- **Task objective**
Reproduce all of the data word for word.
********************
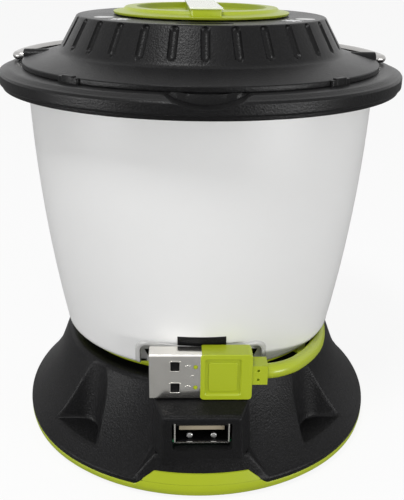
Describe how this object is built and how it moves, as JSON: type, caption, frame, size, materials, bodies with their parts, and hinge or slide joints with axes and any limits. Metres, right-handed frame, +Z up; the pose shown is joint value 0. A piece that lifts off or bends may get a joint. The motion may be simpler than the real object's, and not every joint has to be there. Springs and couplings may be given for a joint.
{
  "type": "camping lantern",
  "caption": "Rechargeable camping lantern with satin diffuser, rotary dimmer, wire bail, USB socket and a stowed USB lead.",
  "frame": {"origin": "centre of the plane that the rubber feet stand on", "axes": "+Z up along the lantern's axis; the USB socket faces -Y"},
  "size_m": [0.1, 0.1003, 0.1112],
  "materials": {
    "black_plastic": "fine grained satin",
    "black_rubber": "matt",
    "lime_plastic": "satin",
    "steel": "plain",
    "nickel": "bright nickel plate",
    "gold": "gold flash",
    "white_plastic": "satin",
    "satin_diffuser": "translucent satin",
    "cell_wrap": "shrink wrap",
    "board": "solder mask",
    "led": "phosphor",
    "wire": "insulation",
    "pot": "moulded",
    "window": "clear"
  },
  "bodies": {
    "body": {"base_plate": "black_plastic", "rubber_feet": "black_rubber", "base_screws": "steel", "base_band": "lime_plastic", "base_shell": "black_plastic", "battery_cells": "cell_wrap", "battery_tray": "black_plastic", "cell_tabs": "nickel", "power_board": "board", "charge_chip": "black_plastic", "socket_shell": "nickel", "socket_tongue": "white_plastic", "socket_contacts": "gold", "lead_gland": "lime_plastic", "charge_lead": "lime_plastic", "plug_shell": "nickel", "plug_insert": "white_plastic", "plug_contacts": "gold", "plug_grip": "lime_plastic", "plug_relief": "lime_plastic", "lower_seal": "black_rubber", "diffuser": "satin_diffuser", "badge": "black_plastic", "lamp_floor": "white_plastic", "floor_screws": "steel", "light_column": "white_plastic", "led_board_front": "white_plastic", "led_board_back": "white_plastic", "leds": "led", "column_cap": "white_plastic", "harness": "wire", "upper_seal": "black_rubber", "lid_ring": "black_plastic", "snap_tabs": "black_plastic", "ring_screws": "steel", "lid_cover": "black_plastic", "control_board": "board", "board_screws": "steel", "dimmer_pot": "pot", "battery_window": "window", "battery_lights": "led"},
    "bail": {"bail_handle": "nickel"},
    "dial": {"dial_shaft": "steel", "dial_knob": "lime_plastic", "dial_insert": "window"}
  },
  "joints": [
    {"name": "bail_swing", "type": "hinge", "parent": "body", "child": "bail", "pos_m": [0, 0, 0.0979], "axis": [1, 0, 0], "range_deg": [0, 180]},
    {"name": "dial_turn", "type": "hinge", "parent": "body", "child": "dial", "pos_m": [0, 0, 0.1086], "axis": [0, 0, 1], "range_deg": [-130, 130]}
  ]
}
********************
- **Problem solution**
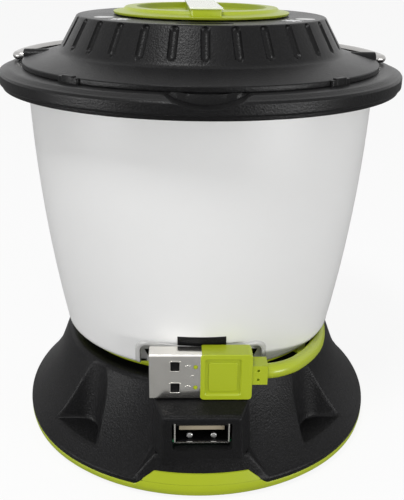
Describe how this object is built and how it moves, as JSON: type, caption, frame, size, materials, bodies with their parts, and hinge or slide joints with axes and any limits. Metres, right-handed frame, +Z up; the pose shown is joint value 0. A piece that lifts off or bends may get a joint. The motion may be simpler than the real object's, and not every joint has to be there. Springs and couplings may be given for a joint.
{
  "type": "camping lantern",
  "caption": "Rechargeable camping lantern with satin diffuser, rotary dimmer, wire bail, USB socket and a stowed USB lead.",
  "frame": {"origin": "centre of the plane that the rubber feet stand on", "axes": "+Z up along the lantern's axis; the USB socket faces -Y"},
  "size_m": [0.1, 0.1003, 0.1112],
  "materials": {
    "black_plastic": "fine grained satin",
    "black_rubber": "matt",
    "lime_plastic": "satin",
    "steel": "plain",
    "nickel": "bright nickel plate",
    "gold": "gold flash",
    "white_plastic": "satin",
    "satin_diffuser": "translucent satin",
    "cell_wrap": "shrink wrap",
    "board": "solder mask",
    "led": "phosphor",
    "wire": "insulation",
    "pot": "moulded",
    "window": "clear"
  },
  "bodies": {
    "body": {"base_plate": "black_plastic", "rubber_feet": "black_rubber", "base_screws": "steel", "base_band": "lime_plastic", "base_shell": "black_plastic", "battery_cells": "cell_wrap", "battery_tray": "black_plastic", "cell_tabs": "nickel", "power_board": "board", "charge_chip": "black_plastic", "socket_shell": "nickel", "socket_tongue": "white_plastic", "socket_contacts": "gold", "lead_gland": "lime_plastic", "charge_lead": "lime_plastic", "plug_shell": "nickel", "plug_insert": "white_plastic", "plug_contacts": "gold", "plug_grip": "lime_plastic", "plug_relief": "lime_plastic", "lower_seal": "black_rubber", "diffuser": "satin_diffuser", "badge": "black_plastic", "lamp_floor": "white_plastic", "floor_screws": "steel", "light_column": "white_plastic", "led_board_front": "white_plastic", "led_board_back": "white_plastic", "leds": "led", "column_cap": "white_plastic", "harness": "wire", "upper_seal": "black_rubber", "lid_ring": "black_plastic", "snap_tabs": "black_plastic", "ring_screws": "steel", "lid_cover": "black_plastic", "control_board": "board", "board_screws": "steel", "dimmer_pot": "pot", "battery_window": "window", "battery_lights": "led"},
    "bail": {"bail_handle": "nickel"},
    "dial": {"dial_shaft": "steel", "dial_knob": "lime_plastic", "dial_insert": "window"}
  },
  "joints": [
    {"name": "bail_swing", "type": "hinge", "parent": "body", "child": "bail", "pos_m": [0, 0, 0.0979], "axis": [1, 0, 0], "range_deg": [0, 180]},
    {"name": "dial_turn", "type": "hinge", "parent": "body", "child": "dial", "pos_m": [0, 0, 0.1086], "axis": [0, 0, 1], "range_deg": [-130, 130]}
  ]
}